Fiscal and market power are used to drive innovation. Bradley says, “We have more focus. We have the resources, we have the people, we innovate massively - particularly if we look in the online space, and we look at the top ten or fifteen innovations in the online space over the last decade, I guarantee you Fletchers were leaders in almost every one of those. We continue right now, where we are first in two or three that nobody is doing, and it will take two or three years before it’s mainstream. Then we hopefully have moved on again. The amount of online presence we have in so many different ways is incredibly strong, and that’s just one example - there are so many of them. It's what keeps us growing, just last year we had a 32% growth in revenue in my offices. 32% on our base is pretty amazing. It wasn’t just in volume per se, it was in everything. The rises in prices, the improvement in commissions, taking more market share and the increase in volume as well.”
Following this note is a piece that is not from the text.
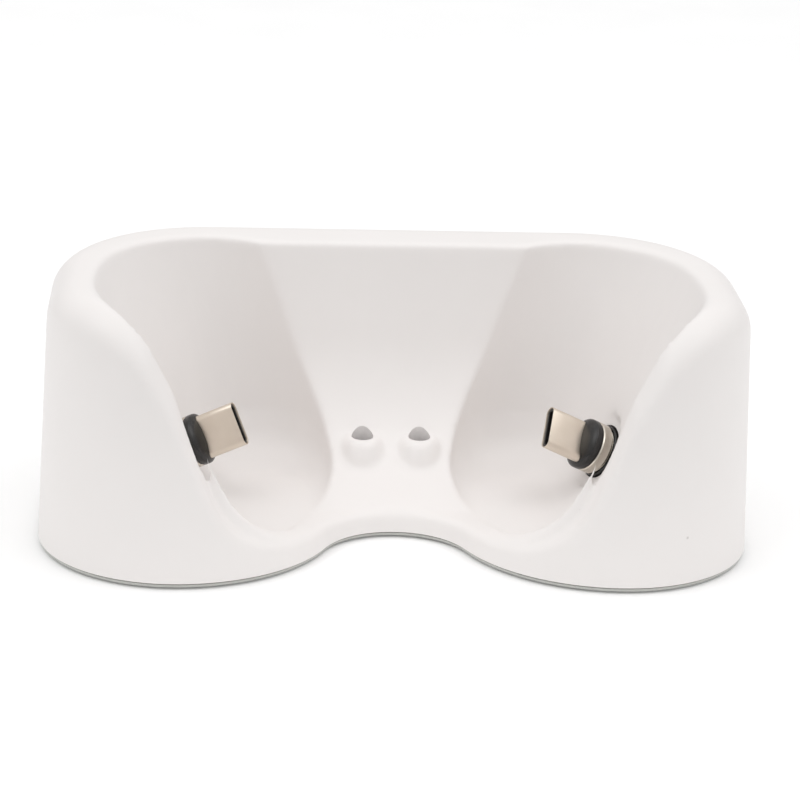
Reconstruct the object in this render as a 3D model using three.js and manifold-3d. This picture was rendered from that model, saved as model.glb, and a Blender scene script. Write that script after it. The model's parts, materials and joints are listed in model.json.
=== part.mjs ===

Innovation however, is not possible without the right infrastructure and attitude. Bradley believes, “You can't get change to be sustained and effective without positive work on your infrastructure and attitude. You must have the vision and knowledge to actually lead the change that's necessary.” Success means employing the best people and providing the best training and support. He says, “You have to be relevant; you have to provide excellent service and excellent value for what you do. You have to prove to the market that you are worthy of what you do. What do we do? We keep skilling up our people to be better marketers, better negotiators, better communicators and better relationship people. We continue to convince our educated market that we are who they should go to when they are wanting to sell or manage their property.”

Bradley implores strong leaders to, “Get educated - go out, and see competitors that are doing well or non-competitors in other markets. Go to the conferences and seminars and learn how to do it. Learn through doing.”